Full chain AM ≥ GM ≥ HM: (a+b)/2 ≥ √(ab) ≥ 2ab/(a+b), equality throughout iff a = b.
JEE optimisation pattern: To minimise a + b given ab = constant k, use AM ≥ GM: a + b ≥ 2√(ab) = 2√k, minimum at a = b = √k.
Sum of infinite recurring decimals: 0.333… = 3/10 + 3/100 + … = (3/10)/(1 − 1/10) = 1/3. (Infinite GP.)
NCERT spotlight
Identify GP vs AP: check if ratios are constant (GP) or differences are constant (AP). For S∞, check |r| < 1 first — if forgotten, you'll sum a divergent series. GM of a set of n numbers: (a₁·a₂·…·aₙ)^(1/n).
Worked example
Find the sum of the infinite GP: 1 + 1/3 + 1/9 + 1/27 + …
Step 1 — Identify: a = 1, r = (1/3)/1 = 1/3. Check |r| = 1/3 < 1. ✓
Step 2 — Apply S∞ = a/(1 − r) = 1/(1 − 1/3) = 1/(2/3) = 3/2.
Step 3 — Verify partial sums converge: S₁=1, S₂=4/3≈1.33, S₃=13/9≈1.44 → approaching 3/2=1.5. ✓
Three numbers in GP have product 216 and their sum is 19. Find the numbers.

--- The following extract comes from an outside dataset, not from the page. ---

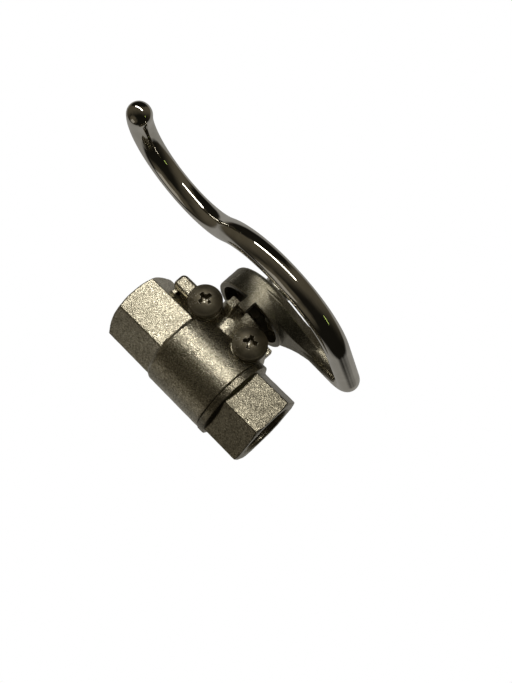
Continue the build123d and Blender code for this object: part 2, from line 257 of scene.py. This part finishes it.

Step 1 — Let the three numbers be a/r, a, ar.
Step 2 — Product: (a/r)·a·(ar) = a³ = 216 → a = 6.
Step 3 — Sum: 6/r + 6 + 6r = 19 → 6/r + 6r = 13.
Step 4 — Multiply by r: 6r² − 13r + 6 = 0.
Step 5 — Discriminant: 169 − 144 = 25. r = (13 ± 5)/12 → r = 3/2 or r = 2/3.
Step 6 — For r = 3/2: terms are 4, 6, 9. For r = 2/3: terms are 9, 6, 4 (same set, reversed).
Step 7 — Answer: the three numbers are 4, 6, 9.
Common mistakes
| Mistake | Why it happens | Fix |
|---|---|---|
| Sₙ = a(rⁿ − 1)/(r − 1) used when r = 1 → division by zero | Not checking r = 1 separately | If r = 1, Sₙ = na |
| S∞ = a/(1−r) used when | r | > 1 |
| Product of 3 GP terms taken as (a)(ar)(ar²) = a³r³ | Choosing a, ar, ar² instead of a/r, a, ar | Use a/r, a, ar when product is given — gives a³ directly |
| AM ≥ GM misapplied to negative numbers | Inequality valid only for positives | AM ≥ GM holds only for non-negative reals |
Quick check
- Find the 8th term of GP: 2, 6, 18, …
- Find the sum of 6 terms of GP: 1, −2, 4, −8, …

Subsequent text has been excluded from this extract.